C’est au cœur de la mort que s’ouvre cette histoire de haine, le temps la nourrit encore et encore. Elle fait bien plus que son nid, elle creuse son tombeau. Elle éloigne alors qu’elle devrait rapprocher ces deux âmes d’une même fratrie. Est-ce bien de la haine ? C’est peut-être de la jalousie ou autre chose se dissimulant dans l’ombre, ne souhaitant pas dire son nom. Le récit commence par la mort d’un fils. Louis, le frère, porte bien plus qu’un deuil, qu’une fêlure, une fracture. La graine de cette haine remonte bien plus loin, mais cette mort la transforme en tempête. Est-ce de la jalousie chez une sœur ainée, Alice, qui n’est plus le centre du monde, et les livres d’un frère exhumant les souvenirs pour les jeter à la face du monde ? Est-ce le seul moyen de dire « je t’aime » ? Les deux sentiments semblent si proches et si lointains, jouant une valse des opposés sans trouver leur chemin. La mort plane comme une ombre noire, comme une figure, mère fantôme de néant pour le frère.
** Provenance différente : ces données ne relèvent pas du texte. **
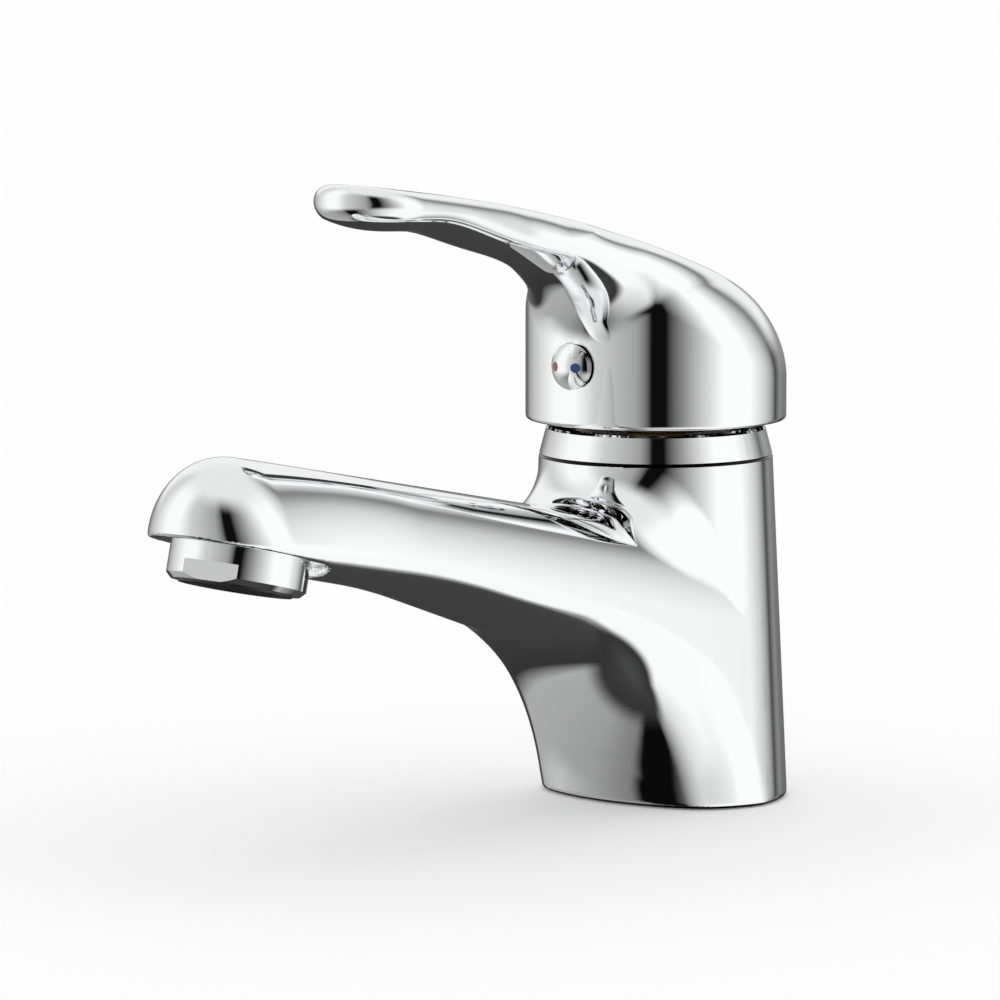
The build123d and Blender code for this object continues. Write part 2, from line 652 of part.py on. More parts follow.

Un accident et les jours qui creusent le tombeau d’un père et d’une mère, la douleur d’une famille, nuages noirs qui se rapprochent. Il faudra peut-être la mort pour qu’enfin parle la vie.
« Je n’ai pas de traumatisme affectif ou de remaniement existentiel. » La sœur.
Il y a comme une constance dans l’œuvre d’Arnaud Desplechin, la mort, le conflit familial, et une famille, ici les Vuillard. Nous les retrouvons régulièrement en conflit dans sa filmographie, Un conte de Noël, Rois et Reine, Les Fantômes d’Ismaël. Il nous faut regarder plus dans le territoire de la bible à travers les noms, le chaos qu’est celui de la tragédie. Le chemin de douleur d’un frère et d’une sœur au cœur de la haine semble trouver ici sa conclusion. Il n’y aura pas de mort comme pour Caïn et Abel. Il faudra brûler le passé pour construire l’avenir. Il passe forcément par la mort, celle de la figure maternelle, imposante, enivrante, cause de beaucoup, si ce n’est tout. Le père, spectateur docile, supporte le poids des déchirements et des tourments. Louis se demande comment. L’amour tout simplement est au cœur de ce volcan familial. Le père voit ce que le fils ne voit plus. Pour Louis, l’image de la sœur porte peut-être celle de la mère cachée dans les tréfonds de son âme. On se demande dans quel terreau cette haine si tenace trouve son origine.
« Tu vois, j’ai été ta muse, j’ai fait de toi un écrivain. » La sœur.
Quelques pistes nous sont offertes par le réalisateur et notre perception du récit. Elle change d’un individu à un autre, portée par le poids de son histoire. Dans ce labyrinthe, une séquence prend toute son importance, la traduction des interdits sexuels du Livre de Jonas par Zwy à la synagogue pendant Yom Kippour, jour du pardon. « Aucun d’entre vous ne s’approchera d’un proche de sa chair pour en découvrir la nudité. Je suis Dieu. Tu ne découvriras pas la nudité de ton père ni la nudité de ta mère. C’est ta mère, tu ne découvriras pas sa nudité. Tu ne découvriras pas la nudité de la femme de ton père, c’est la nudité même de ton père. Tu ne découvriras pas la nudité de ta sœur, qu’elle soit fille de ton père ou fille de ta mère. Qu’elle soit née à la maison, qu’elle soit née au-dehors, tu n’en découvriras pas la nudité… » C’est à ce moment que commence le chemin de la réconciliation, du pardon. La haine dévoile enfin ce qu’elle cachait depuis toujours. Cette nudité du corps est aussi celle de l’âme de la famille et de l’individu. Une de mes consœurs parle de Louis comme d’un personnage nietzschéen. J’imagine Zarathoustra descendu de sa montagne comme Louis parmi les hommes, ainsi parlait Zarathoustra de Nietzsche. Alice appartient plus aux femmes de la bible dans sa force et ses blessures.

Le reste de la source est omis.